The English 'keeper might have had a good start to the IPL, but he was still new to the setup that has had its core intact for a few years, in a country he hasn't oft-visited and baking himself under the late afternoon Hyderabad summer heat. His nerves had started to jangle in the 90s, a point by when the RCB fielders had their hands on the hips and slowed down around the field, as he hesitantly declined a couple of quick runs.

It was an innings that largely showed assurance and an intent to dominate. Not only did he hog more strike while in company of Warner but he also outpaced the Australian in terms of scoring. Numerous records tumbled, as if they were all set a March-end deadline. Eventually, he whipped the first ball of the 16th overs towards the vacant mid wicket region and raced for a two to bring up his century.

The game paused. A spectacle began. The crowd cheered, Bairstow posed, Warner hugged, Twitter went berserk.

An Australian tugging along in an Englishman's accomplishment is so much of a 'moment' for the sport, let alone the showbiz that it accompanies. But Warner wasn't done yet. He had a century off his own to get to with only 22 deliveries remaining in the innings. With three balls left in the innings, he cut a ball past the backward point fielder to bring up his ton. The game paused again. And no one was complaining. Warner went on a celebratory run, planted his signature kiss to the emblem on his helmet and wielded his bat in an arc to thank the crowd.

It might have been his fourth century in IPL, an innings less significant than some of his others. Yet, what it meant to him is best not described. After all, he fits in a shoe that has only three pairs available. "I think the 12 months have done me well" - is how he chose to sum up.

He was warmed by the virtual embrace of the Sunrisers fans, wearing his name on their duplicate jerseys more than anyone else's. There was love from the crowd and vindication from his game. He hugged again, this time a giant Yusuf Pathan. This was Warner's dance.

But if emotion is what sells cricket to you, Bhuvneshwar Kumar proved to be quite an antagonist, resorting to a more subtle response on Warner's special day. "He knows that he is playing with the same attitude, with the extra fire. He is a proven performer for us. He is doing the same things again and again."

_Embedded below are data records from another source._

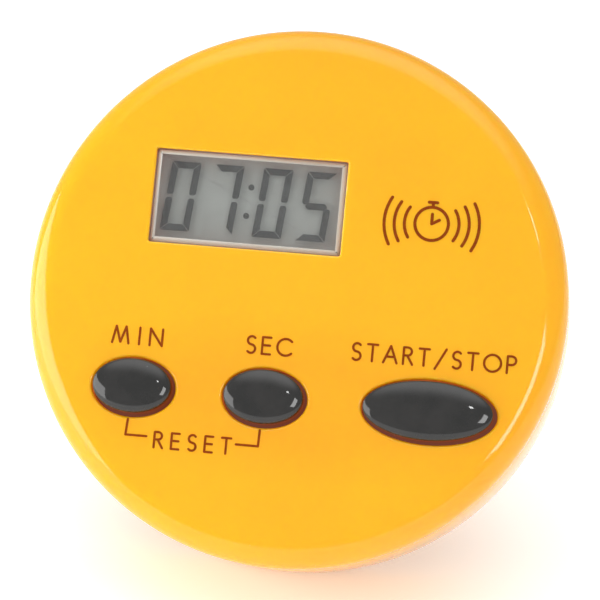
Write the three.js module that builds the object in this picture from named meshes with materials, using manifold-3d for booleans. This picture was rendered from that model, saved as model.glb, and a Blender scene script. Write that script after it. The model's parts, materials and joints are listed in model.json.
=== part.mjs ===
// Round digital kitchen timer, standing on a table on its open fold-out stand. Millimetres.
//
// Every piece is first laid out in the timer's own frame: +X to the right across the face, +Y up
// the face, +Z out of the face, the flat back at z = 0. The whole timer is then leaned back and set
// down, so that +Z is up, -Y is the side that the face looks towards, and the origin is at the
// bottom centre of its box.
import * as THREE from 'three';
import { mergeVertices } from 'three/addons/utils/BufferGeometryUtils.js';
import Module from 'manifold-3d';

const wasm = await Module();
wasm.setup();

// ---- driving dimensions -------------------------------------------------------------------------

const GAP = 0.3; // clearance between two pieces that touch or run on each other
const EPS = 1; // how far a cutting tool runs past the face it cuts
const DEG = Math.PI / 180;

// body
const RADIUS = 35;
const DEPTH = 24;
const WALL = 2;
const SHOULDER = 3.5; // radius of the rounded edge round the face
const HEEL = 2.5; // radius of the rounded edge round the back
const CROWN = 0.6; // how much higher the middle of the face is than its edge
const PARTING = 19; // height of the joint line between the two shells
const FACE_IN = DEPTH - WALL;
const TONGUE = { inner: 32, outer: 32.7, top: 20.8 };

// how it stands
const LEAN = 32 * DEG; // the face leans back from upright
const TABLE_CUT = 0.35; // depth of the small flat on the lower rear edge

// display
const SCREEN = { x0: -19.6, x1: 5.35, y0: 5.35, y1: 17.65 };
const LENS_TOP = 23.35;
const LENS_FLANGE = { z0: 21.9, z1: 22.5, lip: 1.5 };
const REBATE = 22.8; // round the window the wall is thinned from inside, up to this height
const GLASS = { x0: -20.6, x1: 6.3, y0: 2.6, y1: 18.75 };
const LAYERS = {
  polariser: [21.45, 21.6],
  frontGlass: [20.8, 21.35],
  rearGlass: [20.15, 20.7],
  reflector: [19.85, 20.05],
  holderTop: 21.6,
  holderFloor: 19.6,
};
const LEDGE_Y = 5; // the rear glass stops here, and the front glass goes on as a contact ledge

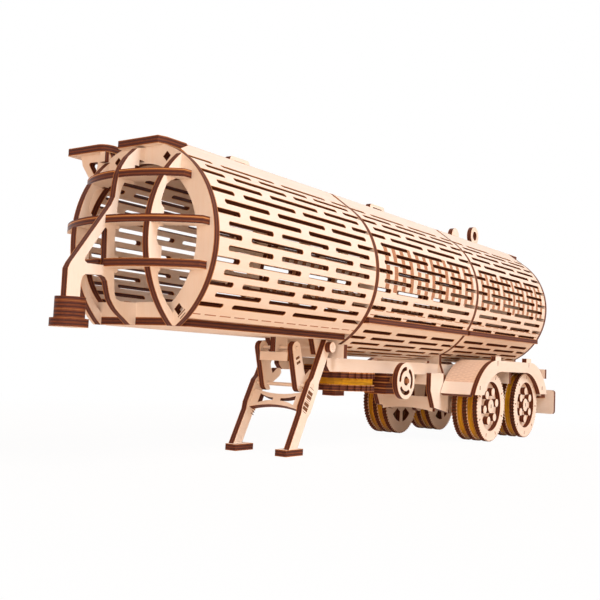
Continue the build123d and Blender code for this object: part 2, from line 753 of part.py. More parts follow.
def stand_rods():
    upper = rod_y(*STRUT_TOP, -STRUT_OUTER - 1, STRUT_OUTER + 1, ROD_R - SEAT_GAP)
    lower = rod_y(*STRUT_LOW, -LEG_OUTER, LEG_OUTER, ROD_R - SEAT_GAP)
    pivot = rod_y(PIVOT_STATION, PIVOT_LEVEL, -LEG_OUTER - PLY, LEG_OUTER + PLY, ROD_R - SEAT_GAP)
    return Compound(children=[upper, lower, pivot])


def stand_washers():
    plane_y = LEG_OUTER
    ring = Pos(PIVOT_STATION, PIVOT_LEVEL) * (Circle(WASHER_R) - Circle(ROD_R))
    return both_sides(along(ring, plane_y))


def stand_plank():
    half = STRUT_OUTER - PLY
    return across(window(-half, half, STRUT_TOP[1] - 6.6, STRUT_TOP[1] - 2.2), STRUT_TOP[0] + 3.0)


def stand_hangers():
    """Plates under the floor that hold the pivot rod and the struts' top rod."""
    top = FLOOR_UNDER
    outer = outline([(PIVOT_STATION - 4.5, top), (PIVOT_STATION + 8.0, top), (PIVOT_STATION + 5.0, top - 8.0),
                     (PIVOT_STATION - 4.5, top - 8.0)])
    outer -= Pos(PIVOT_STATION, PIVOT_LEVEL) * Circle(ROD_R)
    inner = outline([(STRUT_TOP[0] - 6.0, top), (STRUT_TOP[0] + 4.0, top), (STRUT_TOP[0] + 4.0, top - 7.4),
                     (STRUT_TOP[0] - 6.0, top - 7.4)])
    inner -= Pos(*STRUT_TOP) * Circle(ROD_R)
    pair = [along(outer, LEG_OUTER - 2 * PLY - SEAT_GAP), along(outer, -LEG_OUTER + PLY + SEAT_GAP)]
    return Compound(children=pair + [along(inner, -PLY / 2)])


# Gear under the tank
def spare_discs():
    plane = Plane(origin=(at(SPARE_STATION), 0, up(BEAM_UNDER)))
    hole = Circle(ROD_R)
    lower = extrude(plane.offset(-2 * PLY - SPARE_BAND) * (toothed_disc() - hole), PLY, dir=(0, 0, 1))
    core_face = RegularPolygon(CORE_R, BAND_SIDES) - hole
    core = extrude(plane.offset(-PLY - SPARE_BAND) * core_face, SPARE_BAND, dir=(0, 0, 1))
    upper = extrude(plane.offset(-PLY) * (toothed_disc() - hole), PLY, dir=(0, 0, 1))
    return lower + core + upper


def spare_band():
    plane = Plane(origin=(at(SPARE_STATION), 0, up(BEAM_UNDER) - PLY - SPARE_BAND + SEAT_GAP))
    return extrude(plane * band_ring(), SPARE_BAND - 2 * SEAT_GAP, dir=(0, 0, 1))


def spare_carrier():
    half = BEAM_OUTER - PLY
    board = flat(window(SPARE_STATION - 10, SPARE_STATION + 10, -half, half), BEAM_UNDER)
    plane = Plane(origin=(at(SPARE_STATION), 0, up(BEAM_UNDER) - 2 * PLY - SPARE_BAND - PLY))
    pin = extrude(plane * Circle(ROD_R - SEAT_GAP), 2 * PLY + SPARE_BAND + PLY + 1, dir=(0, 0, 1))
    block = extrude(plane * Rectangle(10, 8), PLY - SEAT_GAP, dir=(0, 0, 1))
    return board + pin + block


def winch_block():
    """Block of four boards that carries the hand wheel's shaft."""
    face = window(WINCH_INNER, WINCH_OUTER, HAND_WHEEL_LEVEL - 8.0, BEAM_UNDER)
    return across(face, SPARE_STATION - WHEEL_R - 0.9, 4 * PLY)


def hand_wheel():
    slot_mid = 7.0
    disc = Pos(HAND_WHEEL_STATION, HAND_WHEEL_LEVEL) * Circle(HAND_WHEEL_R)
    for turn in (90, 210, 330):
        arc = CenterArc((0, 0), slot_mid, turn - 42, 84)
        disc -= Pos(HAND_WHEEL_STATION, HAND_WHEEL_LEVEL) * trace(arc, 2.4)
    wheel_disc = along(disc, HAND_WHEEL_Y - PLY)
    return wheel_disc + rod_y(HAND_WHEEL_STATION, HAND_WHEEL_LEVEL, WINCH_OUTER, HAND_WHEEL_Y + 1.2, 1.6)


# Rear bumper
def bumper():
    depth = BUMPER_TOP - BUMPER_UNDER
    board = Pos(0, BUMPER_TOP - depth / 2) * RectangleRounded(2 * HALF_WIDTH, depth, 2.0)
    return across(board, BUMPER_STATION)


def bumper_shelf():
    return flat(window(BUMPER_STATION, BUMPER_STATION + 12.0, -38.0, 38.0), SHELF_LEVEL)


def rear_lamp_board():
    return across(window(-37.5, 37.5, BEAM_UNDER, BEAM_TOP), BUMPER_STATION)


def pair(left, right):
    """Two like pieces that share a name."""
    return Compound(children=[left, right])


def build():
    save("front_ring", front_ring())
    save("bulkhead_second", bulkhead(-BAY_PITCH, 24.6))
    save("bulkhead_third", cradle_bulkhead(-2 * BAY_PITCH))
    save("bulkhead_rear", rear_bulkhead())
    save("roof_deck", roof_deck())
    save("front_floor", front_floor())
    for bay, name in enumerate(("front", "middle", "rear")):
        skin = upper_skin(bay)
        save(f"skin_{name}_left", skin)
        save(f"skin_{name}_right", mirrored(skin))
        if bay > 0:
            save(f"belly_{name}", belly_skin(bay))
            save(f"rails_{name}", rails(bay))
    save("hatch_handles", Compound(children=[handle(*row[1:]) for row in HANDLES]))
    save("roof_fin", roof_fin())
    save("nose_rib_centre", centre_rib())
    save("nose_ribs_side", pair(side_rib(1), side_rib(-1)))
    save("nose_ribs_cross", Compound(children=[cross_rib(*row[1:]) for row in CROSS_RIBS]))
    save("kingpin", kingpin())
    save("side_platform", side_platform())
    save("platform_bracket", platform_bracket())
    save("chassis_beams", pair(beam(1), beam(-1)))
    save("axle_hangers", pair(suspension(1), suspension(-1)))
    save("fender_sides", pair(fender_side(1), fender_side(-1)))
    save("stand_legs", pair(leg(1), leg(-1)))
    for name, side in (("left", 1), ("right", -1)):
        save(f"fender_sheet_{name}", fender_sheet(side))
        for axle_name, station in (("front", FRONT_AXLE), ("rear", REAR_AXLE)):
            save(f"wheel_{axle_name}_{name}", wheel(station, side))
    for axle_name, station in (("front", FRONT_AXLE), ("rear", REAR_AXLE)):
        save(f"axle_{axle_name}", axle(station))
        save(f"tyre_bands_{axle_name}", pair(bands(station, 1), bands(station, -1)))
    save("cross_frame", cross_frame())
    save("guard_plates", guard_plates())
    save("apron", apron())
    save("fender_carrier", fender_carrier())
    save("stand_feet", stand_feet())
    save("stand_brace", stand_brace())
    save("stand_struts", struts())
    save("stand_rods", stand_rods())
    save("stand_washers", stand_washers())
    save("stand_plank", stand_plank())
    save("stand_hangers", stand_hangers())
    save("spare_discs", spare_discs())
    save("spare_band", spare_band())
    save("spare_carrier", spare_carrier())
    save("winch_block", winch_block())
    save("hand_wheel", hand_wheel())
    save("bumper", bumper())
    save("bumper_shelf", bumper_shelf())
    save("rear_lamp_board", rear_lamp_board())


build()
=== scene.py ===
import math

import bmesh
import bpy
from bpy.props import FloatProperty, FloatVectorProperty, PointerProperty
from mathutils import Matrix, Vector


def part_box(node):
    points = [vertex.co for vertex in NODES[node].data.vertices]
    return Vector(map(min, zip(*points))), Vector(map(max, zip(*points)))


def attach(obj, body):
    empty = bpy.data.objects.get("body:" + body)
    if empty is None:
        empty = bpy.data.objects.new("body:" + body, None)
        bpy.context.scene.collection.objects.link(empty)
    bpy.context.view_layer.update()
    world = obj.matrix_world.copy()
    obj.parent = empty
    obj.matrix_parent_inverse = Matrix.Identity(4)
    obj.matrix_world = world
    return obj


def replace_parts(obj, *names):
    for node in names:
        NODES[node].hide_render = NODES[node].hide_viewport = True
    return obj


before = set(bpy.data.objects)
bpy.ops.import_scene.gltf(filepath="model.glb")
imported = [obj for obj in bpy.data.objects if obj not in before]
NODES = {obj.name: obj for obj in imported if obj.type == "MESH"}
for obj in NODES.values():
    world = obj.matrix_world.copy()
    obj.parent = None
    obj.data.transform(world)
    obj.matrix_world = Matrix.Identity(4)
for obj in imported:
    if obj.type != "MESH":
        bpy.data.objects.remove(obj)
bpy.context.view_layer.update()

bl_info = {
    "name": "Toy Tanker Trailer",
    "version": (1, 0, 0),
    "blender": (4, 5, 0),
    "location": "3D View > Sidebar > Tanker",
    "description": "Dresses the packed plywood tanker trailer and sets up its studio",
    "category": "Object",
}

MM = 0.001


# Places read from the frame
DECK_DROP = 1.9 * MM
TANK_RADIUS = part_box("front_ring")[1].y
TANK_AXIS_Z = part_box("roof_deck")[0].z - (TANK_RADIUS - DECK_DROP)
RING_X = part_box("front_ring")[1].x
PLY = RING_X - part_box("front_ring")[0].x
PLY_MM = PLY / MM
SHEET_TOP_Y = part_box("skin_middle_left")[0].y
SHOULDER_ANGLE = math.radians(36.0)
LOWEST_ROW = math.radians(127.1)
SHOULDER_ARC = TANK_RADIUS * SHOULDER_ANGLE
SHEET_TOP_RUN = TANK_RADIUS * math.sin(SHOULDER_ANGLE) - SHEET_TOP_Y
SHEET_TOP_ARC = SHOULDER_ARC - SHEET_TOP_RUN / math.cos(SHOULDER_ANGLE)


# Settings
class TankerSizes(bpy.types.PropertyGroup):
    """Sizes that a user would change"""

    slot_width: FloatProperty(
        name="Slot Width", description="Width of a slot in the tank's skin",
        default=2.2 * MM, min=0.5 * MM, max=4 * MM, unit="LENGTH", subtype="DISTANCE")
    slot_web: FloatProperty(
        name="Slot Web", description="Wood left between two slots of one row",
        default=6.0 * MM, min=1 * MM, max=20 * MM, unit="LENGTH", subtype="DISTANCE")
    row_pitch: FloatProperty(
        name="Row Pitch", description="Turn round the tank from one row of slots to the next",
        default=math.radians(6.66), min=0.03, max=0.5, unit="ROTATION", subtype="ANGLE")
    scorch: FloatProperty(
        name="Scorch Line", description="Width of the burnt line along a laser cut",
        default=0.16 * MM, min=0.0, max=1 * MM, unit="LENGTH", subtype="DISTANCE")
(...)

With Warner plugging quite an unconventional precursor to the Ashes, even his captain was pleasantly stumped. But whether it is the rivalry or the bonding, it has worked well for Sunrisers. By the time, Warner had hugged Bairstow, the duo had already slammed 185 runs - most by an opening pair. They had also notched up their third consecutive century-partnership: a feat not achieved by anyone else in the tournament's history. And by the time, the innings was over, the pair alone had a cumulative score of 224, 15 more than Sunrisers previous best team total.

It was also the only the second time in IPL that two batsmen had scored centuries in the same innings. The only difference was Virat Kohli and AB de Villiers, who had achieved the feat the first time, were the hapless ones on Sunday.

"So far it was Warner, now it is Jonny who scored a hundred off 60-70 balls," Bhuvneshwar said. "It's always good to have two batsmen who can take the bowlers on. It was a treat to watch both of them bat today. They gave us perfect starts in all three matches. We hardly see the opening partnership getting less than 100 runs."

Now that Bairstow seems to have settled in well in his latest challenge, even in the globalised world of T20s, you are unlikely to currently find an opening partnership that's more destructive and merciless. And it has taken them all of three matches to set the record meters ticking.